Instructions for the task ::
Write out the whole listing, matching it exactly.

Provided information ::
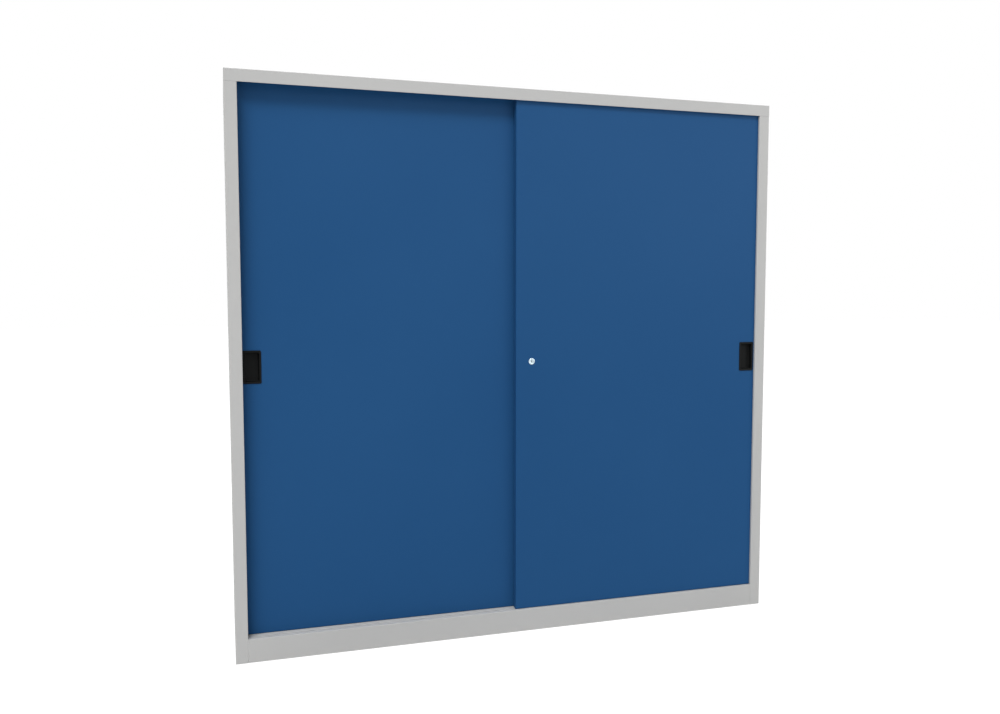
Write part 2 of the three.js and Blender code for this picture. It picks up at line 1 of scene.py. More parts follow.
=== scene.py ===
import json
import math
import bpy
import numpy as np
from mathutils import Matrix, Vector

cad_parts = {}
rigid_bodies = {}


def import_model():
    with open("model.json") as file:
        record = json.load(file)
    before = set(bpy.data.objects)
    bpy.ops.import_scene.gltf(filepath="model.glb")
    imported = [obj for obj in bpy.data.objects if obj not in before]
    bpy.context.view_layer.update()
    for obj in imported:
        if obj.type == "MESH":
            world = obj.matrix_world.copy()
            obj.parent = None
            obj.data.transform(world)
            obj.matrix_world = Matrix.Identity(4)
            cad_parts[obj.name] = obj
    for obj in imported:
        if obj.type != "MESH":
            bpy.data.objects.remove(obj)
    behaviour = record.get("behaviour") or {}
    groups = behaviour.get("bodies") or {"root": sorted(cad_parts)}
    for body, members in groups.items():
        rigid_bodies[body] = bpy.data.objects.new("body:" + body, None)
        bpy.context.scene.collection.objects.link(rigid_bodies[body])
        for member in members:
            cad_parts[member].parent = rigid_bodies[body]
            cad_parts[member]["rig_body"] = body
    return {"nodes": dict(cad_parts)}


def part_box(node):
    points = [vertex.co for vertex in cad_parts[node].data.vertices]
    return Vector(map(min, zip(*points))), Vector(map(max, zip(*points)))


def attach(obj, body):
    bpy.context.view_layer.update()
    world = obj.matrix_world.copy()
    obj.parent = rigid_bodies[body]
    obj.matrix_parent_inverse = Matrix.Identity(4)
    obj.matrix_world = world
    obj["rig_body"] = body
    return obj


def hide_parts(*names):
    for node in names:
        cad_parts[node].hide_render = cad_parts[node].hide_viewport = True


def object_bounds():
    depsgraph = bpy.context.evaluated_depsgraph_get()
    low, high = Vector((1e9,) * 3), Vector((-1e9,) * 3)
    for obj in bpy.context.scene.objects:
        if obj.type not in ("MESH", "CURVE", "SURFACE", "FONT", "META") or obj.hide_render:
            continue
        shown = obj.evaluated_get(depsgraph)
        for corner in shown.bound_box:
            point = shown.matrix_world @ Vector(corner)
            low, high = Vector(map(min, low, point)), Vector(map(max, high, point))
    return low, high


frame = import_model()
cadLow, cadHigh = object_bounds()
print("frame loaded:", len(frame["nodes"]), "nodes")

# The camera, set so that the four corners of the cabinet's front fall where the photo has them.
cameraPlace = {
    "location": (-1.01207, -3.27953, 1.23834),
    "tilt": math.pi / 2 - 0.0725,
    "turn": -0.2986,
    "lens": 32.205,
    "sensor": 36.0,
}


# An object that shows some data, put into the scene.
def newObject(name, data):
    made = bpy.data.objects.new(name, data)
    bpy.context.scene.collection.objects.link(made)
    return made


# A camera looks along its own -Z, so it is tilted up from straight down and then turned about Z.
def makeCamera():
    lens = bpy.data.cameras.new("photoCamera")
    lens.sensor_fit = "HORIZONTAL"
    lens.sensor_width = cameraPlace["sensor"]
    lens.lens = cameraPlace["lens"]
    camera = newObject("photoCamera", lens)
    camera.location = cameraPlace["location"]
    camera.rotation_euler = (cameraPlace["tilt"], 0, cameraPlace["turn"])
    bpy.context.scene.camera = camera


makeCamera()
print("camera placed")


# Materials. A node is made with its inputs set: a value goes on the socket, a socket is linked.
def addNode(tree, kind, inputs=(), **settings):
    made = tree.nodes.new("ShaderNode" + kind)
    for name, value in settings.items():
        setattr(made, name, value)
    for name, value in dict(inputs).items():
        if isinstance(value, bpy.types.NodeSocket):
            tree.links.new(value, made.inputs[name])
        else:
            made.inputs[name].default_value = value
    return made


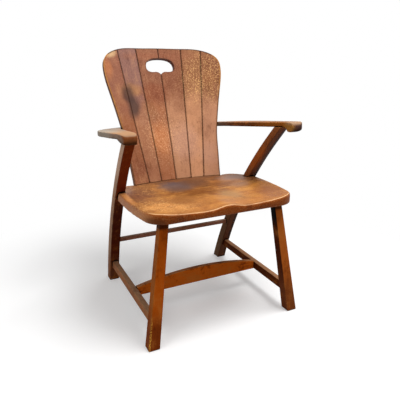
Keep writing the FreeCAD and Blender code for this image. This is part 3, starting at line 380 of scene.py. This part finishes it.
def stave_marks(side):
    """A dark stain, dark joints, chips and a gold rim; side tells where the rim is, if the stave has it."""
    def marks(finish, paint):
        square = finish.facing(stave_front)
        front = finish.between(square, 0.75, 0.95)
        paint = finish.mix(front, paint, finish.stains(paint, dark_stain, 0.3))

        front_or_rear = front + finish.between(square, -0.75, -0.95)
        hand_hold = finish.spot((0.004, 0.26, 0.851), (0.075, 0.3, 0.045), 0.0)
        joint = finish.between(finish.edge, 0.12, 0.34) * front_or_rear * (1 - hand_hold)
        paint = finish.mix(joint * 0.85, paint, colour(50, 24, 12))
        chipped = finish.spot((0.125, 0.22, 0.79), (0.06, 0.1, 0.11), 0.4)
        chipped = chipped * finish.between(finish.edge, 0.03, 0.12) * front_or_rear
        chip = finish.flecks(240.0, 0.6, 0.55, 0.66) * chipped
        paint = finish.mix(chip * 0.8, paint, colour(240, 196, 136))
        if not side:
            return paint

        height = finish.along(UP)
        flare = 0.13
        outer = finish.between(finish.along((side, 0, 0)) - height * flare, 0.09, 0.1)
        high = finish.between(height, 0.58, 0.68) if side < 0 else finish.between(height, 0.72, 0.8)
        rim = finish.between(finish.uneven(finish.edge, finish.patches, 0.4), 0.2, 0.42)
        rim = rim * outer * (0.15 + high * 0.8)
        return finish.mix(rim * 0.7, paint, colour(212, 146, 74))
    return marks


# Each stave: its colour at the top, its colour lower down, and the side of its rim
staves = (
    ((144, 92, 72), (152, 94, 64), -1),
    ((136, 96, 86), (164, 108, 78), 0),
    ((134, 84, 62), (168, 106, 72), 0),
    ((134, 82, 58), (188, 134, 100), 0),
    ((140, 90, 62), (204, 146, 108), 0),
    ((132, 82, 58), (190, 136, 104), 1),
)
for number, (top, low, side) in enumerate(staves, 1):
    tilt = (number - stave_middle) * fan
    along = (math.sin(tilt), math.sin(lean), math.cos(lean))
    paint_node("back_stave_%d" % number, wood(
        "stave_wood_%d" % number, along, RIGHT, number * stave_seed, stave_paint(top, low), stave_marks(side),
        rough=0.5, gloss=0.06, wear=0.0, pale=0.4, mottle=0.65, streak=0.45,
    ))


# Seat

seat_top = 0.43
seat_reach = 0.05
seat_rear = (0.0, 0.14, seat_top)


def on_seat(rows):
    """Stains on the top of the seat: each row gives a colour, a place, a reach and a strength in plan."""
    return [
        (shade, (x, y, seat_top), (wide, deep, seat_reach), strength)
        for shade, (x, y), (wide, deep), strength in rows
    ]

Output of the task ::
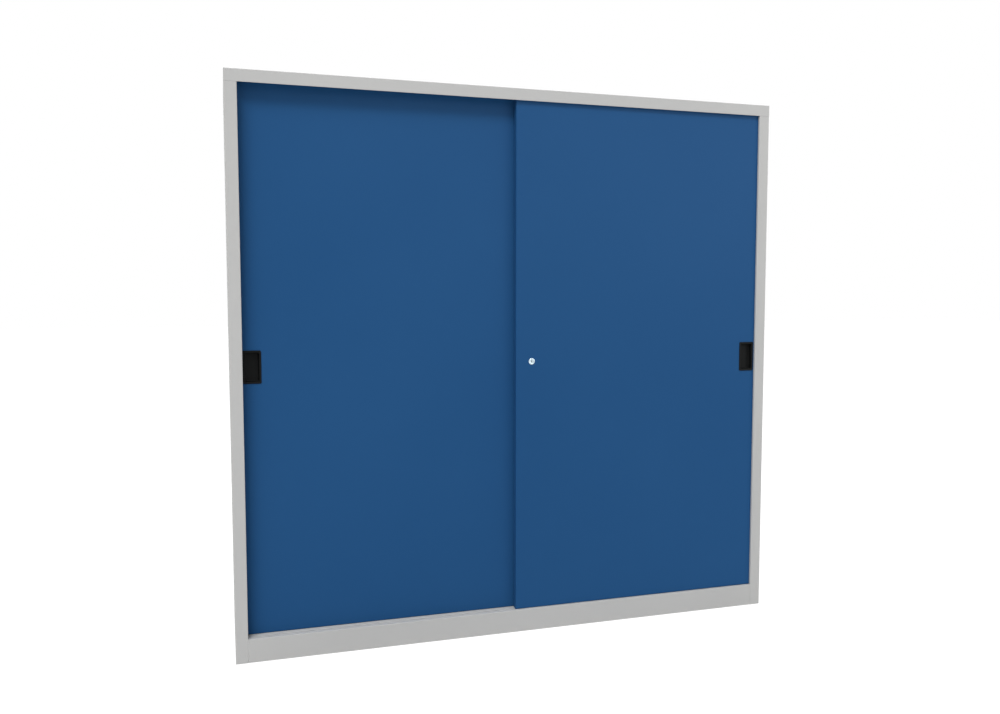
Write part 2 of the three.js and Blender code for this picture. It picks up at line 1 of scene.py. More parts follow.
=== scene.py ===
import json
import math
import bpy
import numpy as np
from mathutils import Matrix, Vector

cad_parts = {}
rigid_bodies = {}


def import_model():
    with open("model.json") as file:
        record = json.load(file)
    before = set(bpy.data.objects)
    bpy.ops.import_scene.gltf(filepath="model.glb")
    imported = [obj for obj in bpy.data.objects if obj not in before]
    bpy.context.view_layer.update()
    for obj in imported:
        if obj.type == "MESH":
            world = obj.matrix_world.copy()
            obj.parent = None
            obj.data.transform(world)
            obj.matrix_world = Matrix.Identity(4)
            cad_parts[obj.name] = obj
    for obj in imported:
        if obj.type != "MESH":
            bpy.data.objects.remove(obj)
    behaviour = record.get("behaviour") or {}
    groups = behaviour.get("bodies") or {"root": sorted(cad_parts)}
    for body, members in groups.items():
        rigid_bodies[body] = bpy.data.objects.new("body:" + body, None)
        bpy.context.scene.collection.objects.link(rigid_bodies[body])
        for member in members:
            cad_parts[member].parent = rigid_bodies[body]
            cad_parts[member]["rig_body"] = body
    return {"nodes": dict(cad_parts)}


def part_box(node):
    points = [vertex.co for vertex in cad_parts[node].data.vertices]
    return Vector(map(min, zip(*points))), Vector(map(max, zip(*points)))


def attach(obj, body):
    bpy.context.view_layer.update()
    world = obj.matrix_world.copy()
    obj.parent = rigid_bodies[body]
    obj.matrix_parent_inverse = Matrix.Identity(4)
    obj.matrix_world = world
    obj["rig_body"] = body
    return obj


def hide_parts(*names):
    for node in names:
        cad_parts[node].hide_render = cad_parts[node].hide_viewport = True


def object_bounds():
    depsgraph = bpy.context.evaluated_depsgraph_get()
    low, high = Vector((1e9,) * 3), Vector((-1e9,) * 3)
    for obj in bpy.context.scene.objects:
        if obj.type not in ("MESH", "CURVE", "SURFACE", "FONT", "META") or obj.hide_render:
            continue
        shown = obj.evaluated_get(depsgraph)
        for corner in shown.bound_box:
            point = shown.matrix_world @ Vector(corner)
            low, high = Vector(map(min, low, point)), Vector(map(max, high, point))
    return low, high


frame = import_model()
cadLow, cadHigh = object_bounds()
print("frame loaded:", len(frame["nodes"]), "nodes")

# The camera, set so that the four corners of the cabinet's front fall where the photo has them.
cameraPlace = {
    "location": (-1.01207, -3.27953, 1.23834),
    "tilt": math.pi / 2 - 0.0725,
    "turn": -0.2986,
    "lens": 32.205,
    "sensor": 36.0,
}


# An object that shows some data, put into the scene.
def newObject(name, data):
    made = bpy.data.objects.new(name, data)
    bpy.context.scene.collection.objects.link(made)
    return made


# A camera looks along its own -Z, so it is tilted up from straight down and then turned about Z.
def makeCamera():
    lens = bpy.data.cameras.new("photoCamera")
    lens.sensor_fit = "HORIZONTAL"
    lens.sensor_width = cameraPlace["sensor"]
    lens.lens = cameraPlace["lens"]
    camera = newObject("photoCamera", lens)
    camera.location = cameraPlace["location"]
    camera.rotation_euler = (cameraPlace["tilt"], 0, cameraPlace["turn"])
    bpy.context.scene.camera = camera


makeCamera()
print("camera placed")


# Materials. A node is made with its inputs set: a value goes on the socket, a socket is linked.
def addNode(tree, kind, inputs=(), **settings):
    made = tree.nodes.new("ShaderNode" + kind)
    for name, value in settings.items():
        setattr(made, name, value)
    for name, value in dict(inputs).items():
        if isinstance(value, bpy.types.NodeSocket):
            tree.links.new(value, made.inputs[name])
        else:
            made.inputs[name].default_value = value
    return made


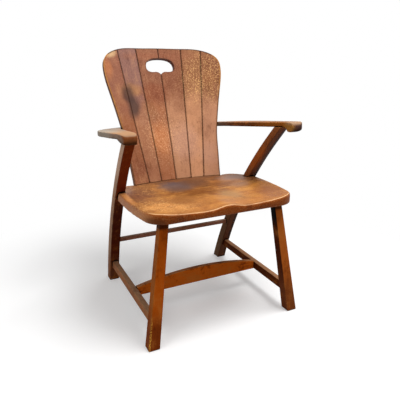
Keep writing the FreeCAD and Blender code for this image. This is part 3, starting at line 380 of scene.py. This part finishes it.
def stave_marks(side):
    """A dark stain, dark joints, chips and a gold rim; side tells where the rim is, if the stave has it."""
    def marks(finish, paint):
        square = finish.facing(stave_front)
        front = finish.between(square, 0.75, 0.95)
        paint = finish.mix(front, paint, finish.stains(paint, dark_stain, 0.3))

        front_or_rear = front + finish.between(square, -0.75, -0.95)
        hand_hold = finish.spot((0.004, 0.26, 0.851), (0.075, 0.3, 0.045), 0.0)
        joint = finish.between(finish.edge, 0.12, 0.34) * front_or_rear * (1 - hand_hold)
        paint = finish.mix(joint * 0.85, paint, colour(50, 24, 12))
        chipped = finish.spot((0.125, 0.22, 0.79), (0.06, 0.1, 0.11), 0.4)
        chipped = chipped * finish.between(finish.edge, 0.03, 0.12) * front_or_rear
        chip = finish.flecks(240.0, 0.6, 0.55, 0.66) * chipped
        paint = finish.mix(chip * 0.8, paint, colour(240, 196, 136))
        if not side:
            return paint

        height = finish.along(UP)
        flare = 0.13
        outer = finish.between(finish.along((side, 0, 0)) - height * flare, 0.09, 0.1)
        high = finish.between(height, 0.58, 0.68) if side < 0 else finish.between(height, 0.72, 0.8)
        rim = finish.between(finish.uneven(finish.edge, finish.patches, 0.4), 0.2, 0.42)
        rim = rim * outer * (0.15 + high * 0.8)
        return finish.mix(rim * 0.7, paint, colour(212, 146, 74))
    return marks


# Each stave: its colour at the top, its colour lower down, and the side of its rim
staves = (
    ((144, 92, 72), (152, 94, 64), -1),
    ((136, 96, 86), (164, 108, 78), 0),
    ((134, 84, 62), (168, 106, 72), 0),
    ((134, 82, 58), (188, 134, 100), 0),
    ((140, 90, 62), (204, 146, 108), 0),
    ((132, 82, 58), (190, 136, 104), 1),
)
for number, (top, low, side) in enumerate(staves, 1):
    tilt = (number - stave_middle) * fan
    along = (math.sin(tilt), math.sin(lean), math.cos(lean))
    paint_node("back_stave_%d" % number, wood(
        "stave_wood_%d" % number, along, RIGHT, number * stave_seed, stave_paint(top, low), stave_marks(side),
        rough=0.5, gloss=0.06, wear=0.0, pale=0.4, mottle=0.65, streak=0.45,
    ))


# Seat

seat_top = 0.43
seat_reach = 0.05
seat_rear = (0.0, 0.14, seat_top)


def on_seat(rows):
    """Stains on the top of the seat: each row gives a colour, a place, a reach and a strength in plan."""
    return [
        (shade, (x, y, seat_top), (wide, deep, seat_reach), strength)
        for shade, (x, y), (wide, deep), strength in rows
    ]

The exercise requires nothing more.